— Start —

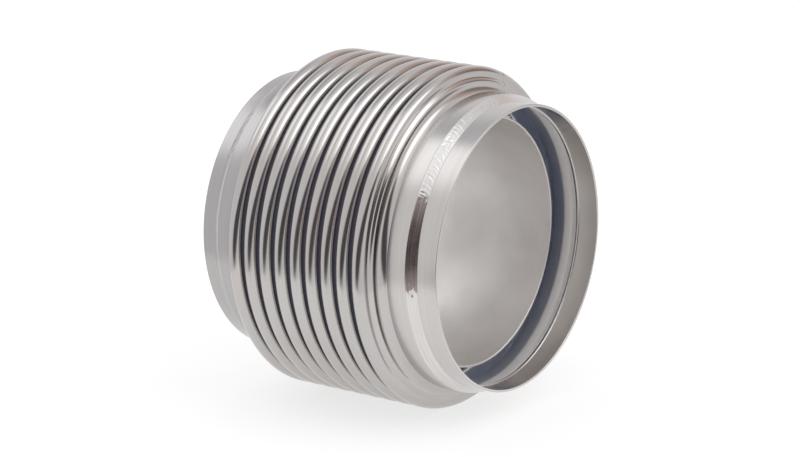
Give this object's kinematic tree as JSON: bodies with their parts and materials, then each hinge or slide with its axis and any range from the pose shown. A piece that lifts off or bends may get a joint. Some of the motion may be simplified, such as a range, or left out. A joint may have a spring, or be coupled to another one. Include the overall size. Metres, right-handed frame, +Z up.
{
  "type": "metal bellows expansion joint",
  "caption": "Round two-ply metal bellows expansion joint with stepped pipe collars, seam-welded necks and a flow liner.",
  "frame": {"origin": "on the pipe axis, half-way between the two collar rims", "axes": "+X along the pipe axis from the inlet to the outlet, +Z up as the object lies on its side, +Y to the left when looking along +X"},
  "size_m": [0.1294, 0.157, 0.157],
  "materials": {
    "outer_ply": "polished stainless steel sheet, hydroformed",
    "inner_ply": "mill-finish stainless steel sheet",
    "collar": "polished stainless steel tube",
    "weld": "seam-weld ripple, bright with a slight tint",
    "liner": "satin rolled stainless steel sheet"
  },
  "bodies": {
    "inlet_end": {"inlet_collar": "collar", "inlet_seam_weld": "weld", "inlet_edge_weld": "weld", "flow_liner": "liner", "outer_ply_inlet_neck": "outer_ply", "inner_ply_inlet_neck": "inner_ply"},
    "crest_1": {"outer_ply_crest_1": "outer_ply", "inner_ply_crest_1": "inner_ply"},
    "root_1": {"outer_ply_root_1": "outer_ply", "inner_ply_root_1": "inner_ply"},
    "crest_2": {"outer_ply_crest_2": "outer_ply", "inner_ply_crest_2": "inner_ply"},
    "root_2": {"outer_ply_root_2": "outer_ply", "inner_ply_root_2": "inner_ply"},
    "crest_3": {"outer_ply_crest_3": "outer_ply", "inner_ply_crest_3": "inner_ply"},
    "root_3": {"outer_ply_root_3": "outer_ply", "inner_ply_root_3": "inner_ply"},
    "crest_4": {"outer_ply_crest_4": "outer_ply", "inner_ply_crest_4": "inner_ply"},
    "root_4": {"outer_ply_root_4": "outer_ply", "inner_ply_root_4": "inner_ply"},
    "crest_5": {"outer_ply_crest_5": "outer_ply", "inner_ply_crest_5": "inner_ply"},
    "root_5": {"outer_ply_root_5": "outer_ply", "inner_ply_root_5": "inner_ply"},
    "crest_6": {"outer_ply_crest_6": "outer_ply", "inner_ply_crest_6": "inner_ply"},
    "root_6": {"outer_ply_root_6": "outer_ply", "inner_ply_root_6": "inner_ply"},
    "crest_7": {"outer_ply_crest_7": "outer_ply", "inner_ply_crest_7": "inner_ply"},
    "root_7": {"outer_ply_root_7": "outer_ply", "inner_ply_root_7": "inner_ply"},
    "crest_8": {"outer_ply_crest_8": "outer_ply", "inner_ply_crest_8": "inner_ply"},
    "root_8": {"outer_ply_root_8": "outer_ply", "inner_ply_root_8": "inner_ply"},
    "crest_9": {"outer_ply_crest_9": "outer_ply", "inner_ply_crest_9": "inner_ply"},
    "outlet_end": {"outlet_collar": "collar", "outlet_seam_weld": "weld", "outlet_edge_weld": "weld", "outer_ply_outlet_neck": "outer_ply", "inner_ply_outlet_neck": "inner_ply"}
  },
  "joints": [
    {"name": "axial_1", "type": "slide", "parent": "inlet_end", "child": "crest_1", "axis": [1, 0, 0], "range_m": [-0.001, 0.001], "stiffness_N_per_m": 100000, "deforming": ["outer_ply_crest_1", "inner_ply_crest_1", "outer_ply_inlet_neck", "inner_ply_inlet_neck"]},
    {"name": "tilt_y_1", "type": "hinge", "parent": "crest_1", "child": "root_1", "pos_m": [-0.03429, 0, 0], "axis": [0, 1, 0], "range_deg": [-0.5, 0.5], "stiffness_Nm_per_rad": 250, "deforming": ["outer_ply_root_1", "inner_ply_root_1"]},
    {"name": "tilt_z_1", "type": "hinge", "parent": "root_1", "child": "crest_2", "pos_m": [-0.03155, 0, 0], "axis": [0, 0, 1], "range_deg": [-0.5, 0.5], "stiffness_Nm_per_rad": 250, "deforming": ["outer_ply_crest_2", "inner_ply_crest_2"]},
    {"name": "axial_2", "type": "slide", "parent": "crest_2", "child": "root_2", "axis": [1, 0, 0], "range_m": [-0.001, 0.001], "stiffness_N_per_m": 100000, "deforming": ["outer_ply_root_2", "inner_ply_root_2"]},
    {"name": "tilt_y_2", "type": "hinge", "parent": "root_2", "child": "crest_3", "pos_m": [-0.02301, 0, 0], "axis": [0, 1, 0], "range_deg": [-0.5, 0.5], "stiffness_Nm_per_rad": 250, "deforming": ["outer_ply_crest_3", "inner_ply_crest_3"]},
    {"name": "tilt_z_2", "type": "hinge", "parent": "crest_3", "child": "root_3", "pos_m": [-0.01719, 0, 0], "axis": [0, 0, 1], "range_deg": [-0.5, 0.5], "stiffness_Nm_per_rad": 250, "deforming": ["outer_ply_root_3", "inner_ply_root_3"]},
    {"name": "axial_3", "type": "slide", "parent": "root_3", "child": "crest_4", "axis": [1, 0, 0], "range_m": [-0.001, 0.001], "stiffness_N_per_m": 100000, "deforming": ["outer_ply_crest_4", "inner_ply_crest_4"]},
    {"name": "tilt_y_3", "type": "hinge", "parent": "crest_4", "child": "root_4", "pos_m": [-0.00864, 0, 0], "axis": [0, 1, 0], "range_deg": [-0.5, 0.5], "stiffness_Nm_per_rad": 250, "deforming": ["outer_ply_root_4", "inner_ply_root_4"]},
    {"name": "tilt_z_3", "type": "hinge", "parent": "root_4", "child": "crest_5", "pos_m": [-0.0059, 0, 0], "axis": [0, 0, 1], "range_deg": [-0.5, 0.5], "stiffness_Nm_per_rad": 250, "deforming": ["outer_ply_crest_5", "inner_ply_crest_5"]},
    {"name": "axial_4", "type": "slide", "parent": "crest_5", "child": "root_5", "axis": [1, 0, 0], "range_m": [-0.001, 0.001], "stiffness_N_per_m": 100000, "deforming": ["outer_ply_root_5", "inner_ply_root_5"]},
    {"name": "tilt_y_4", "type": "hinge", "parent": "root_5", "child": "crest_6", "pos_m": [0.00265, 0, 0], "axis": [0, 1, 0], "range_deg": [-0.5, 0.5], "stiffness_Nm_per_rad": 250, "deforming": ["outer_ply_crest_6", "inner_ply_crest_6"]},
    {"name": "tilt_z_4", "type": "hinge", "parent": "crest_6", "child": "root_6", "pos_m": [0.00846, 0, 0], "axis": [0, 0, 1], "range_deg": [-0.5, 0.5], "stiffness_Nm_per_rad": 250, "deforming": ["outer_ply_root_6", "inner_ply_root_6"]},
    {"name": "axial_5", "type": "slide", "parent": "root_6", "child": "crest_7", "axis": [1, 0, 0], "range_m": [-0.001, 0.001], "stiffness_N_per_m": 100000, "deforming": ["outer_ply_crest_7", "inner_ply_crest_7"]},
    {"name": "tilt_y_5", "type": "hinge", "parent": "crest_7", "child": "root_7", "pos_m": [0.017, 0, 0], "axis": [0, 1, 0], "range_deg": [-0.5, 0.5], "stiffness_Nm_per_rad": 250, "deforming": ["outer_ply_root_7", "inner_ply_root_7"]},
    {"name": "tilt_z_5", "type": "hinge", "parent": "root_7", "child": "crest_8", "pos_m": [0.01974, 0, 0], "axis": [0, 0, 1], "range_deg": [-0.5, 0.5], "stiffness_Nm_per_rad": 250, "deforming": ["outer_ply_crest_8", "inner_ply_crest_8"]},
    {"name": "axial_6", "type": "slide", "parent": "crest_8", "child": "root_8", "axis": [1, 0, 0], "range_m": [-0.001, 0.001], "stiffness_N_per_m": 100000, "deforming": ["outer_ply_root_8", "inner_ply_root_8"]},
    {"name": "tilt_y_6", "type": "hinge", "parent": "root_8", "child": "crest_9", "pos_m": [0.0283, 0, 0], "axis": [0, 1, 0], "range_deg": [-0.5, 0.5], "stiffness_Nm_per_rad": 250, "deforming": ["outer_ply_crest_9", "inner_ply_crest_9"]},
    {"name": "tilt_z_6", "type": "hinge", "parent": "crest_9", "child": "outlet_end", "pos_m": [0.03538, 0, 0], "axis": [0, 0, 1], "range_deg": [-0.5, 0.5], "stiffness_Nm_per_rad": 250, "deforming": ["outer_ply_outlet_neck", "inner_ply_outlet_neck"]}
  ],
  "couplings": [
    {"joint": "axial_2", "follows": "axial_1", "ratio": 1},
    {"joint": "tilt_y_2", "follows": "tilt_y_1", "ratio": 1},
    {"joint": "tilt_z_2", "follows": "tilt_z_1", "ratio": 1},
    {"joint": "axial_3", "follows": "axial_1", "ratio": 1},
    {"joint": "tilt_y_3", "follows": "tilt_y_1", "ratio": 1},
    {"joint": "tilt_z_3", "follows": "tilt_z_1", "ratio": 1},
    {"joint": "axial_4", "follows": "axial_1", "ratio": 1},
    {"joint": "axial_5", "follows": "axial_1", "ratio": 1},
    {"joint": "tilt_y_5", "follows": "tilt_y_4", "ratio": 1},
    {"joint": "tilt_z_5", "follows": "tilt_z_4", "ratio": 1},
    {"joint": "axial_6", "follows": "axial_1", "ratio": 1},
    {"joint": "tilt_y_6", "follows": "tilt_y_4", "ratio": 1},
    {"joint": "tilt_z_6", "follows": "tilt_z_4", "ratio": 1}
  ]
}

— End —

Where a line holds "frame", copy it out.

→ Response to this task
Give this object's kinematic tree as JSON: bodies with their parts and materials, then each hinge or slide with its axis and any range from the pose shown. A piece that lifts off or bends may get a joint. Some of the motion may be simplified, such as a range, or left out. A joint may have a spring, or be coupled to another one. Include the overall size. Metres, right-handed frame, +Z up.
  "frame": {"origin": "on the pipe axis, half-way between the two collar rims", "axes": "+X along the pipe axis from the inlet to the outlet, +Z up as the object lies on its side, +Y to the left when looking along +X"},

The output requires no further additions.